▶ [Exercise description] Reproduce the listing that follows with no differences at all.

▶ [Provided data]
## Begin

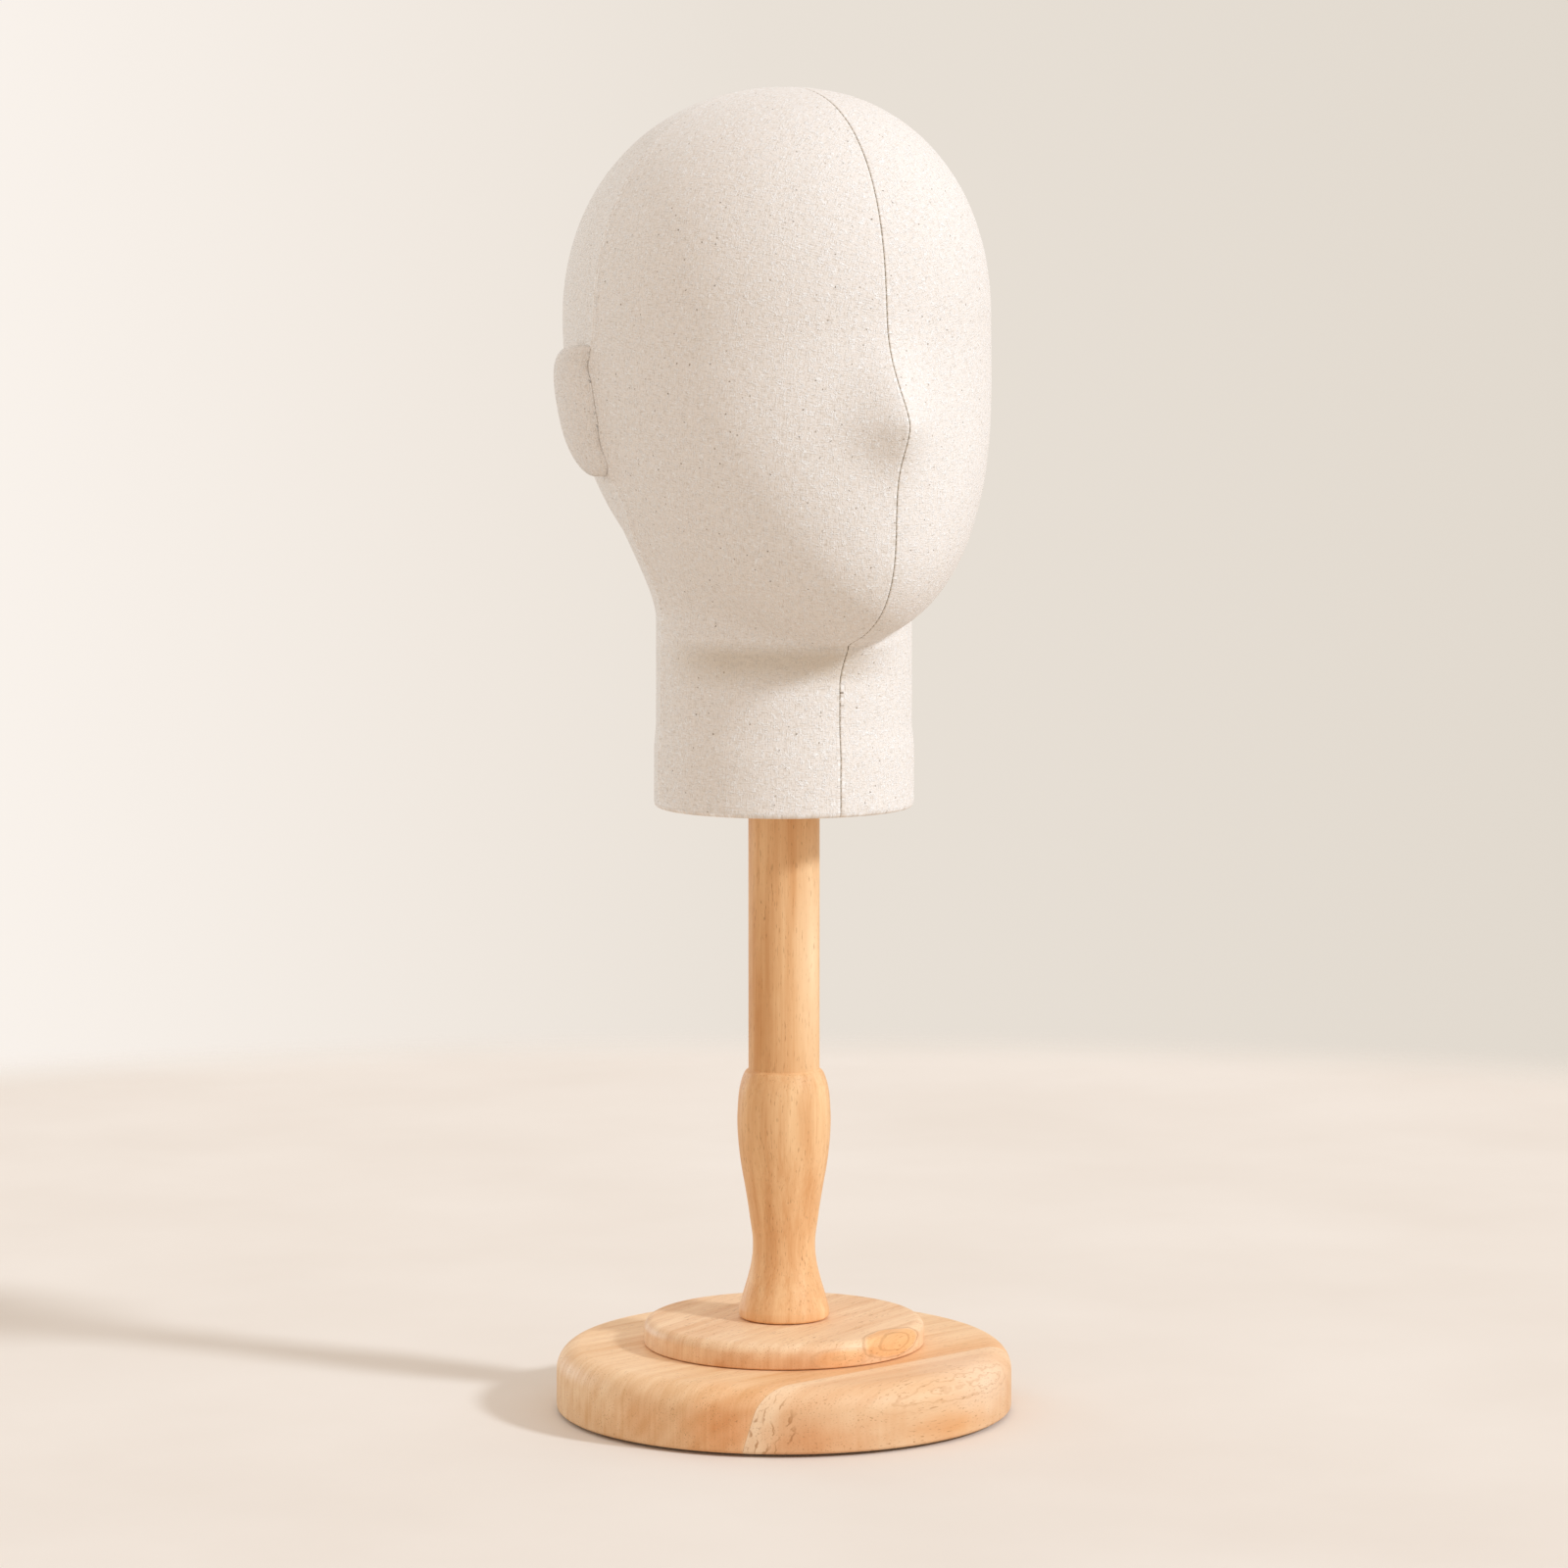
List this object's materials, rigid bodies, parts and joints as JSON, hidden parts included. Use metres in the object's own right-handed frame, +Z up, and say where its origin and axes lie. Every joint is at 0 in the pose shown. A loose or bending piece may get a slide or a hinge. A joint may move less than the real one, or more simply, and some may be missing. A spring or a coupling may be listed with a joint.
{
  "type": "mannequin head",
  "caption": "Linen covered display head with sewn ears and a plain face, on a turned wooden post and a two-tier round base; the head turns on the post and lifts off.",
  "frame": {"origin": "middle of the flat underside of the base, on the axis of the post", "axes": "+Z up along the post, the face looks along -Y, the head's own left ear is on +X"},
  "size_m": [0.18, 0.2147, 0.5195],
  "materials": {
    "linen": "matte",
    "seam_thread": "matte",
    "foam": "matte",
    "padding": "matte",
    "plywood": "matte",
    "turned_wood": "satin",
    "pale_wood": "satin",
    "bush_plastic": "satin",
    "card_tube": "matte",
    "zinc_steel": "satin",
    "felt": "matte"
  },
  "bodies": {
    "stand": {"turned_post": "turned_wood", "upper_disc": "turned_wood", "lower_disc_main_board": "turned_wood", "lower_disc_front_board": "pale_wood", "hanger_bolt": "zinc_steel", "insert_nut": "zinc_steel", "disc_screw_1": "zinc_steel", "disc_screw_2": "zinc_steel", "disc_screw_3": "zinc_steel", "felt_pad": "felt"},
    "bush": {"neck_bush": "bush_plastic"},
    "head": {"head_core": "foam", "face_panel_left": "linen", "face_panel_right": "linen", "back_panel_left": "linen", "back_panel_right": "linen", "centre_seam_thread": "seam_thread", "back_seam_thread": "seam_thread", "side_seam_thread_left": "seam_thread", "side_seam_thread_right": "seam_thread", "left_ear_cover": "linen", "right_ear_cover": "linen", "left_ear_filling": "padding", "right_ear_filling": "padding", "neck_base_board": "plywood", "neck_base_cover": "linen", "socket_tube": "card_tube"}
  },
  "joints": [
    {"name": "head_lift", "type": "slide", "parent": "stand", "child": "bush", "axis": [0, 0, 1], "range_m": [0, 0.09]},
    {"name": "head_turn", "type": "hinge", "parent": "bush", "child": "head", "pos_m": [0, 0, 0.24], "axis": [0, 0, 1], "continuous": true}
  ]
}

## End

▶ [Correct result]
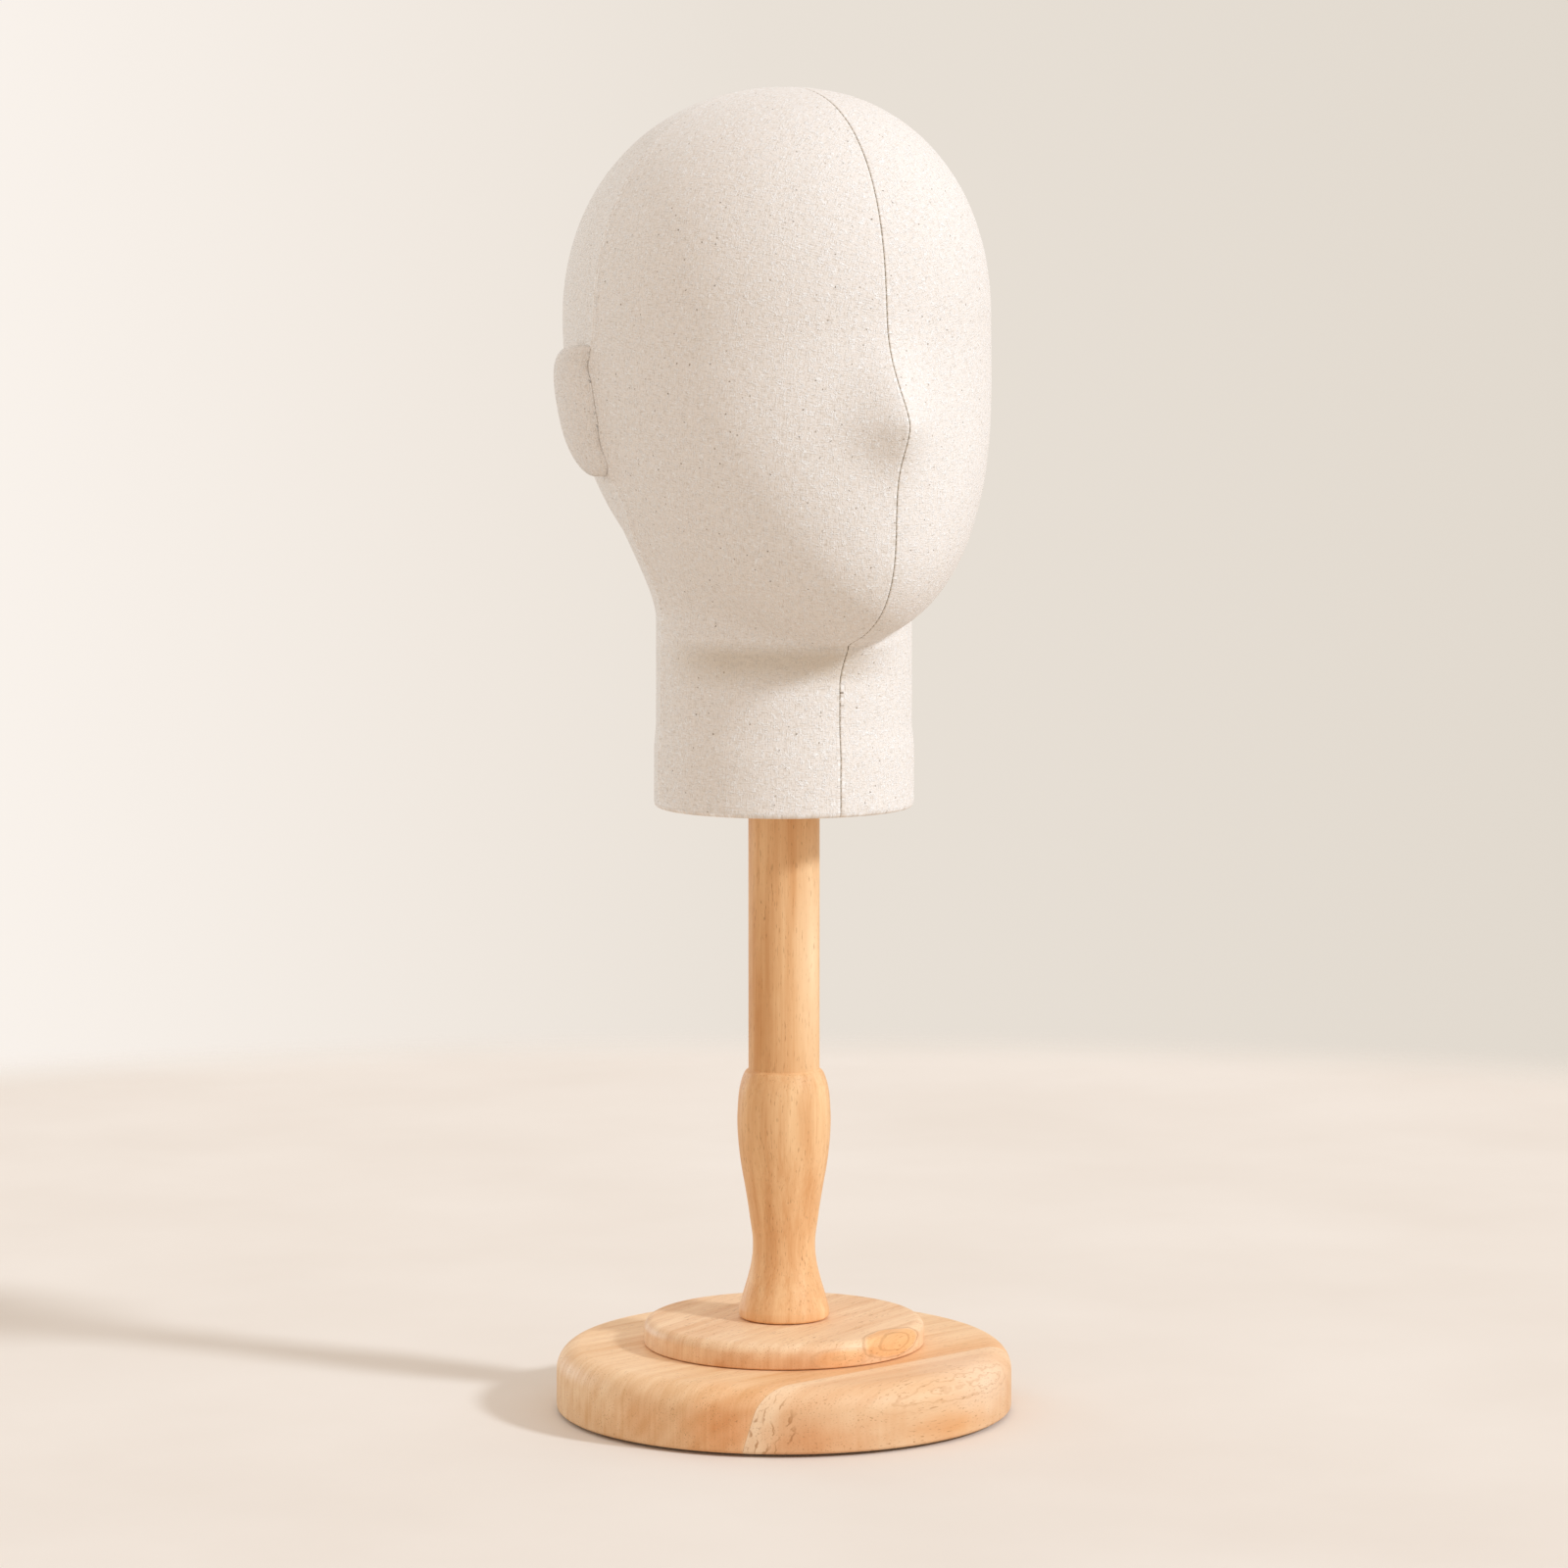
List this object's materials, rigid bodies, parts and joints as JSON, hidden parts included. Use metres in the object's own right-handed frame, +Z up, and say where its origin and axes lie. Every joint is at 0 in the pose shown. A loose or bending piece may get a slide or a hinge. A joint may move less than the real one, or more simply, and some may be missing. A spring or a coupling may be listed with a joint.
{
  "type": "mannequin head",
  "caption": "Linen covered display head with sewn ears and a plain face, on a turned wooden post and a two-tier round base; the head turns on the post and lifts off.",
  "frame": {"origin": "middle of the flat underside of the base, on the axis of the post", "axes": "+Z up along the post, the face looks along -Y, the head's own left ear is on +X"},
  "size_m": [0.18, 0.2147, 0.5195],
  "materials": {
    "linen": "matte",
    "seam_thread": "matte",
    "foam": "matte",
    "padding": "matte",
    "plywood": "matte",
    "turned_wood": "satin",
    "pale_wood": "satin",
    "bush_plastic": "satin",
    "card_tube": "matte",
    "zinc_steel": "satin",
    "felt": "matte"
  },
  "bodies": {
    "stand": {"turned_post": "turned_wood", "upper_disc": "turned_wood", "lower_disc_main_board": "turned_wood", "lower_disc_front_board": "pale_wood", "hanger_bolt": "zinc_steel", "insert_nut": "zinc_steel", "disc_screw_1": "zinc_steel", "disc_screw_2": "zinc_steel", "disc_screw_3": "zinc_steel", "felt_pad": "felt"},
    "bush": {"neck_bush": "bush_plastic"},
    "head": {"head_core": "foam", "face_panel_left": "linen", "face_panel_right": "linen", "back_panel_left": "linen", "back_panel_right": "linen", "centre_seam_thread": "seam_thread", "back_seam_thread": "seam_thread", "side_seam_thread_left": "seam_thread", "side_seam_thread_right": "seam_thread", "left_ear_cover": "linen", "right_ear_cover": "linen", "left_ear_filling": "padding", "right_ear_filling": "padding", "neck_base_board": "plywood", "neck_base_cover": "linen", "socket_tube": "card_tube"}
  },
  "joints": [
    {"name": "head_lift", "type": "slide", "parent": "stand", "child": "bush", "axis": [0, 0, 1], "range_m": [0, 0.09]},
    {"name": "head_turn", "type": "hinge", "parent": "bush", "child": "head", "pos_m": [0, 0, 0.24], "axis": [0, 0, 1], "continuous": true}
  ]
}